O protagonista de Smallville possui ambiguidades que não faziam parte das

características do Super-Homem original. Ele tem momentos de dúvidas e fraquezas – o

que o torna um personagem verossímil. O sentimento de culpa pelos desastres a sua

volta permeia a vida de Clark. Isso, aliado à vontade de viver uma vida humana normal,

faz com que ele rejeite por muito tempo seu papel de salvador – que tem um grande

caráter messiânico. Essa opção vem com o ônus de manter sua verdadeira identidade

escondida das pessoas que ele mais ama, o que causa grande dor.

Esta formação elaborada da personalidade de Clark se deve, em muito, ao

formato dos seriados, principalmente aqueles com narrativa serial. Neste tipo de

programação televisiva, é possível desenvolver longos enredos e reflexões mais íntimas,

pois o recurso do tempo permite tal desdobramento – Smallville teve a duração, ao todo,

de aproximadamente 154 horas. São os dilemas de Clark que fazem a conexão entre

episódios e temporadas, recurso esse chamado de character-driven – a história se

desenrola em torno das vivências da personagem. Esse desenrolar se dá de forma similar

ao tempo real, o storytelling, que contribui no aspecto da verossimilhança.

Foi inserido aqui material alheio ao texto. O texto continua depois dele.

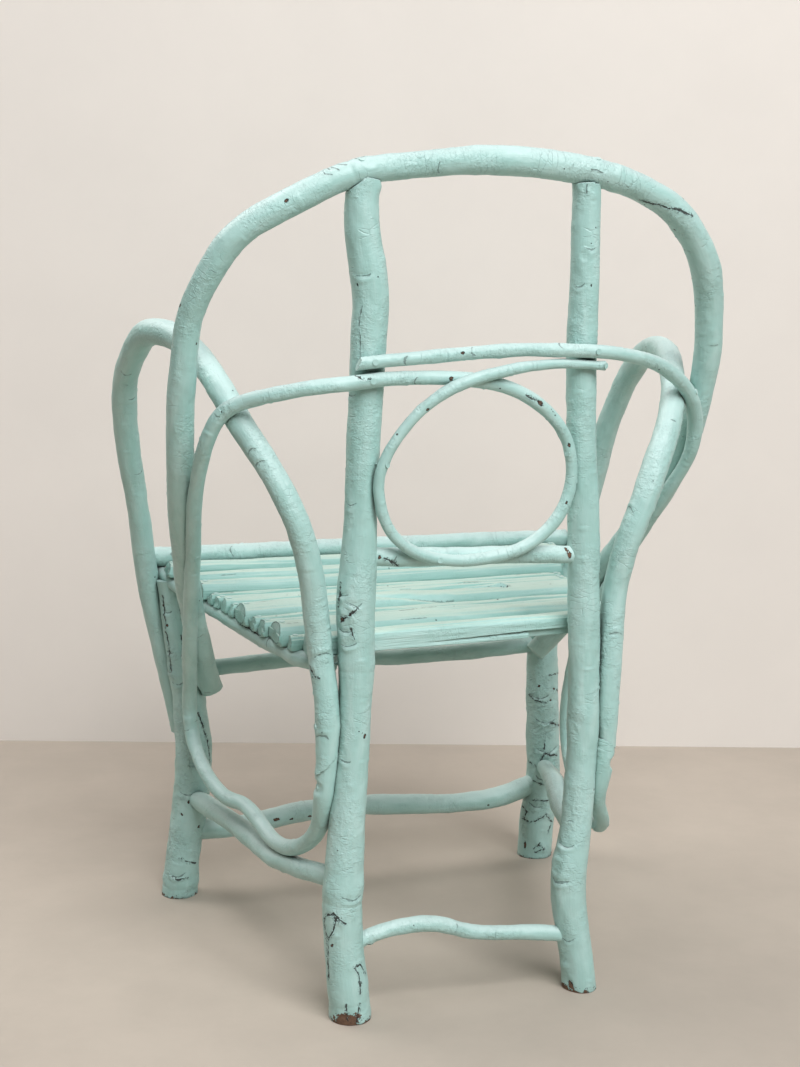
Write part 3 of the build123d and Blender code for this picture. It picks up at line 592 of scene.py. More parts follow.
def closed_piece(name, node, rings, values, finish, outlined=False):
    """The painted piece that stands for one CAD node, from open rings of points."""
    points, values, count = closed(rings, values, outlined)
    piece = finished_mesh(name, points, tube_faces(count, rings.shape[1]), values, [node])
    piece.data.materials.append(paint_material(finish))
    return piece


def nail_tree():
    """All points of the CAD nails, for keeping the bark clear of their heads."""
    points = [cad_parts[n].data.vertices for n in sorted(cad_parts) if n.startswith("nails_")]
    tree = KDTree(sum(len(p) for p in points))
    i = 0
    for vertices in points:
        for vertex in vertices:
            tree.insert(vertex.co, i)
            i += 1
    tree.balance()
    return tree


NAILS = nail_tree()


def clear_of_nails(points):
    """0 at a nail's head, 1 away from it."""
    flat = points.reshape(-1, 3)
    distance = np.array([NAILS.find(p)[2] for p in flat.tolist()]).reshape(points.shape[:-1])
    t = np.clip((distance - NAIL_ROOM) / NAIL_FADE, 0, 1)
    return t * t * (3 - 2 * t)


# ---------------------------------------------------------------- branches
# where each branch is picked up: towards which end, and how thick it is there
PICKED_UP = {
    "rear_post_left": ((0, 0, -1), 0.044), "rear_post_right": ((0, 0, -1), 0.038),
    "front_leg_left": ((0, 0, -1), 0.046), "front_leg_right": ((0, 0, -1), 0.047),
    "crest_hoop": ((0, 0, -1), 0.029), "arm_hoop_left": ((0, 0, -1), 0.028),
    "arm_hoop_right": ((0, 0, -1), 0.028), "withy_right": ((1, 0, 0), 0.014),
    "bearer_left": ((0, -1, 0), 0.018), "bearer_right": ((0, -1, 0), 0.018),
    "brace": ((1, 0, 0), 0.020), "rear_stretcher": ((-1, 0, 0), 0.018),
    "front_rail": ((1, 0, 0), 0.021), "front_stretcher": ((1, 0, 0), 0.027),
    "side_stretcher_left": ((0, -1, 0), 0.024), "side_stretcher_right": ((0, -1, 0), 0.024),
    "front_pole": ((1, 0, 0), 0.025)}
WITHY_START = ((0.1615, 0.2065, 0.276), (0.09, -0.05, -1.0), 0.0176)  # its point, way and thickness

# planes that branches are cut to: a point in millimetres, and the way out of the wood
FLOOR_CUT = ((0, 0, 0.2), (0, 0, -1))
CREST_ENDS = (((206.6, -174, 273), (-0.45, 0, -0.89)), ((-227, -178, 296.5), (0.707, 0, -0.707)))
POST_TOPS = {"left": ((117, 219, 899.5), (-0.18, 0, 0.98)), "right": ((-118, 219, 900), (0, 0, 1))}
RAIL_END = ((134.7, 235, 717.5), (0.925, 0, 0.38))
SCARFS = {"left": ((160.5, 206.8, 297), (0.62, 0, 0.78)), "right": ((-157.5, 207, 292), (-0.5, 0, 0.87))}
POST_FACETS = {"left": (((136.6, 219, 892.8), (0.61, 0, 0.79), 30),), "right": ()}  # pared within a reach

CUT_REACH = 0.07         # how far from its end a branch can still be cut
CUT_EASE = 0.03          # the stretch before a cut over which the rings come to slant
END_PULL = 0.0004        # how far the rim of a sawn end is drawn in
INSIDE = 0.0001          # room kept to the CAD model's box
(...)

O protagonista não descobre, por exemplo, todos seus superpoderes em um

único dia, e a morte de seu pai adotivo por problemas cardíacos acontece

progressivamente. Cada habilidade nova traz novas reflexões, assim como relações com

diferentes personagens fazem com que Clark Kent e, consequentemente, Smallville se

complexifiquem cada vez mais.

O fato de a história ser narrada em formato televisivo permite a utilização dos

recursos audiovisuais para complementar a narrativa – elementos que dispensam falas

para serem compreendidos. Quando Clark está tranquilo e em ambiente familiar, as

cores são saturadas, tornando os personagens corados e com aparência saudável. Em

momentos de grande conflito interior do protagonista, muitos deles vividos em

Metrópolis, a fotografia é cinzenta, transmitindo a sensação de dureza da realidade.

68

Também são usados recursos visuais para fazer referência ao Super-Homem – as roupas

que Clark usa, por exemplo, são quase sempre vermelhas e azuis.

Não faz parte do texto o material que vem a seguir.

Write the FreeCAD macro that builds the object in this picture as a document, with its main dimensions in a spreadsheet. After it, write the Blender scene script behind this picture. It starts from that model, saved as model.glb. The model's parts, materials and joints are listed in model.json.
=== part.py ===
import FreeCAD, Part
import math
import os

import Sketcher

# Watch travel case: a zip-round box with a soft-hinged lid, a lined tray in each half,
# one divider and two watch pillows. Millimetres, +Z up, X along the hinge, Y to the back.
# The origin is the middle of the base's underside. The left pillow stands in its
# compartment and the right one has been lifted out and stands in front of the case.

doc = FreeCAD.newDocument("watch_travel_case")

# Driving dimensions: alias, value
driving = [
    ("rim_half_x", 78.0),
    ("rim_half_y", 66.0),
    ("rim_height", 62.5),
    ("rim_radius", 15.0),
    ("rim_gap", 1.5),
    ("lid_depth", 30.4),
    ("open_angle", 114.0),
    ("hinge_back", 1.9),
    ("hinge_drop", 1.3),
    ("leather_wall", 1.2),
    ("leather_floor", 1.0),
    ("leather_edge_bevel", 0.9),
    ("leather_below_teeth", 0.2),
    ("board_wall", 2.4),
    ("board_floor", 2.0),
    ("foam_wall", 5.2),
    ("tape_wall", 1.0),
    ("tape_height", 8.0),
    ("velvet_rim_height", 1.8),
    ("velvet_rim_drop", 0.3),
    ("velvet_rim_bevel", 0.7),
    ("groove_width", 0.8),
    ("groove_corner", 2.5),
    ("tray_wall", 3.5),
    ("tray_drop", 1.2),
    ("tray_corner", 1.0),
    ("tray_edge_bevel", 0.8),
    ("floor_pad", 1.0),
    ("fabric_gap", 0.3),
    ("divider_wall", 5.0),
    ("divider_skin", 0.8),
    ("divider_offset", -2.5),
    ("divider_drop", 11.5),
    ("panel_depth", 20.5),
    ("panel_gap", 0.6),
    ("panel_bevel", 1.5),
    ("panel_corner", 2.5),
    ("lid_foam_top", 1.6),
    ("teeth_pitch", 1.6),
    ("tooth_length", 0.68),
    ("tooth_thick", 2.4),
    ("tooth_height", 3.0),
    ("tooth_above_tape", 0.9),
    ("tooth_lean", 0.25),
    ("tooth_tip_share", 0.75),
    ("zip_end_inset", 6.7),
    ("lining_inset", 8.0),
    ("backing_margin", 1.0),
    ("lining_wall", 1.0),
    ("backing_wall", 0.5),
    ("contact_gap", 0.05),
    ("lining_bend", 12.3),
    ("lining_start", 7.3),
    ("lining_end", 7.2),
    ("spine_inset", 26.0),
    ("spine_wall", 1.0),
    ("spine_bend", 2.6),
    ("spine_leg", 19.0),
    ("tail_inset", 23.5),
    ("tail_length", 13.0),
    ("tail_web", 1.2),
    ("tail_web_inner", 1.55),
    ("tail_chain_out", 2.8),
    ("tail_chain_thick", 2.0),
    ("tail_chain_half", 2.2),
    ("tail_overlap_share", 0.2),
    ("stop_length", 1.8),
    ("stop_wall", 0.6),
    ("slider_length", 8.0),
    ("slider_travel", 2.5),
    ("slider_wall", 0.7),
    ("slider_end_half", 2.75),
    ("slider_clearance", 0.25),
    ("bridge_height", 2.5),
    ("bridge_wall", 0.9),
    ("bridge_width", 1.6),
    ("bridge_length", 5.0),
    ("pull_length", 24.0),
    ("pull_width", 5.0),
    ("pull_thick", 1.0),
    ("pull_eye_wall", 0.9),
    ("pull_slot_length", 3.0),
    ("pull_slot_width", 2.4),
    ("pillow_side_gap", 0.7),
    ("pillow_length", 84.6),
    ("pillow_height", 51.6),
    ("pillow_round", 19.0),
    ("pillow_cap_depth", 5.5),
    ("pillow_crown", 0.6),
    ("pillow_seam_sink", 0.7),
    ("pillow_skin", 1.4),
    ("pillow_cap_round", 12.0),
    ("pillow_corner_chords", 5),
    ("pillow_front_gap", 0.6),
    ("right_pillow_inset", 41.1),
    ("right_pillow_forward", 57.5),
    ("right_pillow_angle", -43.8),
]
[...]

É importante destacar que Smallville resgatou o Super-Homem e o trouxe para a

atualidade. Tye explica que

Smallville tinha dois objetivos: mostrar aos jovens espectadores

por que seus pais e avós eram tão encantados com o Super-

Homem e dar a eles uma versão do super-herói que fosse

exclusivamente deles. (...) Para os fãs antigos, Gough e seus

colegas deram ao Super-Homem algo que todo herói precisa

para ter credibilidade: um passado. (TYE, 2013, p. 274-275)16

(tradução livre)

A atualidade do super-herói ainda existe mesmo após o término de Smallville,

em 2011. Uma evidência disso é o filme Homem de aço, com a direção de Zack Snyder,

que foi lançado em 2013 e trata exatamente do Super-Homem.

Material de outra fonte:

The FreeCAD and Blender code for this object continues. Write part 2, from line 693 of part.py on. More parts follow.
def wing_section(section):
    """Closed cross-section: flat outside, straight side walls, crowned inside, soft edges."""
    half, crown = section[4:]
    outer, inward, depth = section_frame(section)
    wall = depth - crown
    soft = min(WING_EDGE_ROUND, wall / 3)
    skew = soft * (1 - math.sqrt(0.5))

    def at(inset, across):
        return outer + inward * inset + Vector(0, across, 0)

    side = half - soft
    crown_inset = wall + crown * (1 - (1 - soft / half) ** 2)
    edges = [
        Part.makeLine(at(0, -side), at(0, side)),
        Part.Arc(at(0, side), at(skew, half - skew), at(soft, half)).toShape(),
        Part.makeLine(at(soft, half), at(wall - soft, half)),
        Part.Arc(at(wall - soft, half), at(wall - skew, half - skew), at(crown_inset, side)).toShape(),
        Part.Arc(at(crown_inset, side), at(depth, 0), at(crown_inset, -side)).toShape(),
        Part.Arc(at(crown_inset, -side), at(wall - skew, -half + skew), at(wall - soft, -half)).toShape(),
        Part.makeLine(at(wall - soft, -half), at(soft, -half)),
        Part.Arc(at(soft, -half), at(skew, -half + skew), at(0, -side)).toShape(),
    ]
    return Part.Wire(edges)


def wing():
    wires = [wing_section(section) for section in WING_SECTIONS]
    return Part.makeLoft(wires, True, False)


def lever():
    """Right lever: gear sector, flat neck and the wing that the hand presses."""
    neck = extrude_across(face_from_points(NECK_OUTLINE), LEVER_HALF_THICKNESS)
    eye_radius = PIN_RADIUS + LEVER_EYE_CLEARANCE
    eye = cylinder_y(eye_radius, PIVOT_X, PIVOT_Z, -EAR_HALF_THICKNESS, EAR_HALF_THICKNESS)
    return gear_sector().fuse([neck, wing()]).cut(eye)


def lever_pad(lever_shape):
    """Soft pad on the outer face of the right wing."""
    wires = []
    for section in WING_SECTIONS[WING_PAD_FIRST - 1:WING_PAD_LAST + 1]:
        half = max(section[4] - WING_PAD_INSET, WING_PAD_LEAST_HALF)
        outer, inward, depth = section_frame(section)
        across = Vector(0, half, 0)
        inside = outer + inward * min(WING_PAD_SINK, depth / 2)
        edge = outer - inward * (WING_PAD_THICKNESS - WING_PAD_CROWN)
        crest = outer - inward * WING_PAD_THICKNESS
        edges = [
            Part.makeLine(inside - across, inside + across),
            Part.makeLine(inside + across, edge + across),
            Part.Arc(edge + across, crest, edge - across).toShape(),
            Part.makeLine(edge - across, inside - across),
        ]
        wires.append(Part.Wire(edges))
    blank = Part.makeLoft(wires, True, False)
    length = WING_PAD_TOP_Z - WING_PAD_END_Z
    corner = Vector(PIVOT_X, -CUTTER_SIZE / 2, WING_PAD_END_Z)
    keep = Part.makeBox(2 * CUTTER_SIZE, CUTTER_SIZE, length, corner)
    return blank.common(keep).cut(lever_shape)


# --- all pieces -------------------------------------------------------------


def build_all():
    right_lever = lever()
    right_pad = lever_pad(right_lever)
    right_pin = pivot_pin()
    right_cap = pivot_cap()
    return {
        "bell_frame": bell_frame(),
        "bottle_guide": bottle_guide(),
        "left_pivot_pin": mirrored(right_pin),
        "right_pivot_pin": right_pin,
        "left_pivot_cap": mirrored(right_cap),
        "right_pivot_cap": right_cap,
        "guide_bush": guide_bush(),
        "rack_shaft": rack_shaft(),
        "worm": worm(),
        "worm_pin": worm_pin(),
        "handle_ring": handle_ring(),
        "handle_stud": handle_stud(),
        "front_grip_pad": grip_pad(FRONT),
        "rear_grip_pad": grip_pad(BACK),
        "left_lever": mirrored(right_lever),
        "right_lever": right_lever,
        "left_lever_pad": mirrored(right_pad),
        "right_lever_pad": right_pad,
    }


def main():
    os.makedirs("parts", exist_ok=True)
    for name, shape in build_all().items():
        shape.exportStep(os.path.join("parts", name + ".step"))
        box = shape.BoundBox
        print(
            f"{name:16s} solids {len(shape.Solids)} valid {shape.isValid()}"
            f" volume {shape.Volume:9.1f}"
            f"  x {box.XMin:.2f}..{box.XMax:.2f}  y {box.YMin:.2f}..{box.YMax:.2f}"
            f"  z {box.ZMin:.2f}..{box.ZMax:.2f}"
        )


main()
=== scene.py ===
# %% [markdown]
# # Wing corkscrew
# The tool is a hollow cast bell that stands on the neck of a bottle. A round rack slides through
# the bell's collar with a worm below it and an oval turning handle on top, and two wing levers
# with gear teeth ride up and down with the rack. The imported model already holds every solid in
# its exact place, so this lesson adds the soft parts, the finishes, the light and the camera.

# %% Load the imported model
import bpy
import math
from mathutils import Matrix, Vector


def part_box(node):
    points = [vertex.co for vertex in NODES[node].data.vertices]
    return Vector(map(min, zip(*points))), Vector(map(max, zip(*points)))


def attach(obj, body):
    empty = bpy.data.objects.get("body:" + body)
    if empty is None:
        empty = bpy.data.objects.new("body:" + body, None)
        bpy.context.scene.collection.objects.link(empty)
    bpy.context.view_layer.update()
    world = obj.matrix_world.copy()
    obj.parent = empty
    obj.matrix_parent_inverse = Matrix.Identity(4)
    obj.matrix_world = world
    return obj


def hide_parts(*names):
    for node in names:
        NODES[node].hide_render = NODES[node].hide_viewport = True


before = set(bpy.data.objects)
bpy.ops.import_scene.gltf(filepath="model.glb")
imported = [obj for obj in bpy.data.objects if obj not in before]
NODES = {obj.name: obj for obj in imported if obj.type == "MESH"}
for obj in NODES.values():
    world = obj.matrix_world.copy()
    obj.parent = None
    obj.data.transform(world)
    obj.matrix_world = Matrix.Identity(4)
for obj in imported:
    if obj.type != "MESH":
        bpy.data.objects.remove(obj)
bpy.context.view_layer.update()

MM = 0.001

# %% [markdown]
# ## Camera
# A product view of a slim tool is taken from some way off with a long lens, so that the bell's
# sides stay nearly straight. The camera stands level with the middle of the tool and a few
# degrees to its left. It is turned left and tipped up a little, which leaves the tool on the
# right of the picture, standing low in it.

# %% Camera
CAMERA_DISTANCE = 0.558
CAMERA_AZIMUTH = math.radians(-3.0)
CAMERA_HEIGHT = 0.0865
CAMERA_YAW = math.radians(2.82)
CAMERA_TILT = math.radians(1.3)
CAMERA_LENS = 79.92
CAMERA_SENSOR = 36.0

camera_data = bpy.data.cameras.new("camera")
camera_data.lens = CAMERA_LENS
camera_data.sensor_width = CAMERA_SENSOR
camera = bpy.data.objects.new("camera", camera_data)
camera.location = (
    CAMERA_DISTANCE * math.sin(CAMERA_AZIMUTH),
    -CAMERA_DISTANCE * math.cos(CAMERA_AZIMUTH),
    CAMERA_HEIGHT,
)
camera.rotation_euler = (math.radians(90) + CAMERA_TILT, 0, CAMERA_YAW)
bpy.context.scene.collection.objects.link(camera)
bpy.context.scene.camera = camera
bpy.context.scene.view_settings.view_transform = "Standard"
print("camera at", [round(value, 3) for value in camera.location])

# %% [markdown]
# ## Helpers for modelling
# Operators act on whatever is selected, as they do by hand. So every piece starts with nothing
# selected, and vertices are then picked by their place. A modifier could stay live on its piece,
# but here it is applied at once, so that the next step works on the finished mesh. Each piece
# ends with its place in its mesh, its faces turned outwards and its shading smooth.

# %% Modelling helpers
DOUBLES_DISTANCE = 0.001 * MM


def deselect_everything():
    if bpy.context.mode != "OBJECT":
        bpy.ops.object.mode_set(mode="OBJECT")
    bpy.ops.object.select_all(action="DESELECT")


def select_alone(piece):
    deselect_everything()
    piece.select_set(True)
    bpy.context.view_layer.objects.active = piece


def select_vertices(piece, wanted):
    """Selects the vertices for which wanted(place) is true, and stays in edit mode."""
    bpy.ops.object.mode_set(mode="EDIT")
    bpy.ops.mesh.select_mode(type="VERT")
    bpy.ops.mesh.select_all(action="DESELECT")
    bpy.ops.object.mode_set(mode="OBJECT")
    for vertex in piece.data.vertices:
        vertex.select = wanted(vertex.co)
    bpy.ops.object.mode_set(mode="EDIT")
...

Com a presente análise, foi possível perceber que Clark só alcança sua plenitude

de super-herói quando assume a função de salvador, ao mesmo tempo em que abraça os

prazeres da vida humana – o amor de Lois Lane, o convívio com família e amigos e um

trabalho que tem a rotina de produção agitada e com muito contato entre pessoas – a

reportagem.

E assim é que deve ser. Afinal de contas, achamos que parte do

heroísmo dos super-heróis é que eles não precisam fazer o que

fazem. Eles têm permissão para viver uma vida comum. O fato

de escolherem outro caminho é que faz suas ações serem dignas

de louvor. (ROBICHAUD, 2009, p. 179)

16

Citação original em inglês: “Smallville had two aims: Let young viewers see why their grandparents

and parents were so smitten with Superman, and give them a version of the superhero who was theirs

alone. (…) For old fans, Gough and his colleagues gave Superman something every hero needs to be

believable: a past” (TYE, 2013, p. 274-275).